3. Rivian’s IPO pricing values electric vehicle maker above $66 billion
Rivian employees stand beside the new all-electric pickup truck by Rivian, the R1T, as it sits at one of its facilities on November 09, 2021 in the Brooklyn borough of New York City.
Spencer Platt | Getty Images
Rivian Automotive, the electric vehicle company backed by Amazon and Ford, is set to begin trading Wednesday on the Nasdaq, under the ticker symbol RIVN. The EV maker Tuesday evening priced its initial public offering at $78 per share, above the increased expected range, for a value $66.5 billion. Rivian is worth almost as much as Ford’s market value of $79 billion and General Motors’ $85 billion. That’s before the EV company has even started generating real revenue.
4. Coinbase shares sink after crypto exchange misses on revenue
Monitors display Coinbase signage during the company’s initial public offering (IPO) at the Nasdaq MarketSite in New York, on Wednesday, April 14, 2021.
Michael Nagle | Bloomberg | Getty Images
Coinbase shares dropped roughly 10% in Wednesday’s premarket, the morning after the nation’s largest crypto exchange reported lower-than-expected revenue of $1.31 billion in the third quarter. Coinbase earned $1.62 per share. Coinbase said monthly transacting users and trading volume fell from the prior period. Much of the company’s success hinges on the performance of digital assets like bitcoin, which had a rough summer.
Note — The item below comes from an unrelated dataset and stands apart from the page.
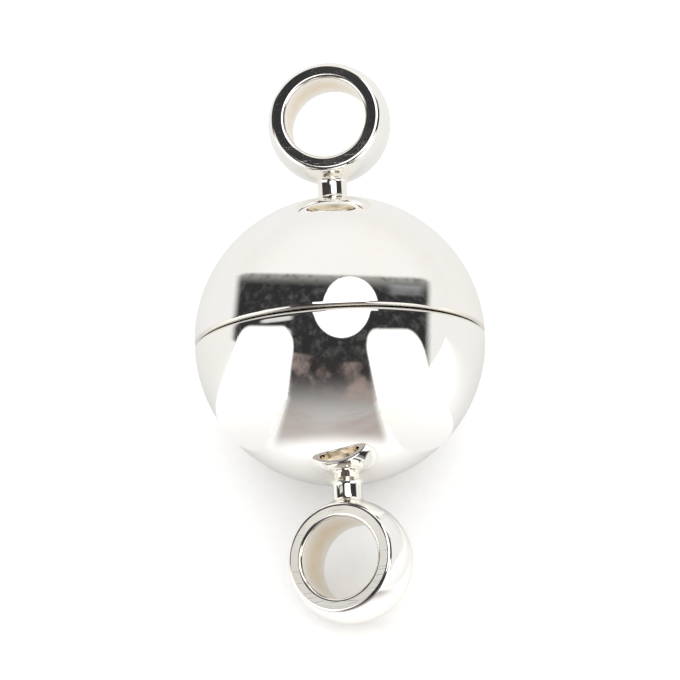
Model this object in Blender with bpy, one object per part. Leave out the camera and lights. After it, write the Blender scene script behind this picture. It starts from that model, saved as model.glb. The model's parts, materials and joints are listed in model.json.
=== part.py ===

On Monday, it reached a new all-time high above $68,000.
5. Google loses EU antitrust battle, court upholds $2.8 billion fine
The European Union flag is seen with Google’s logo.
Jaap Arriens | NurPhoto | Getty Images
The EU’s second-highest court ruled Wednesday that the European Commission was right to fine Google $2.8 billion for an antirust breach — in what represents a landmark moment for European Union policy that could impact the business models of major tech players. The European Commission, the executive arm of the European Union, said in 2017 that Google favored its own comparison shopping services and fined the Alphabet unit $2.8 billion. Wednesday’s verdict can be appealed and taken to the EU’s highest court. The European Commission and Google were not immediately available for comment.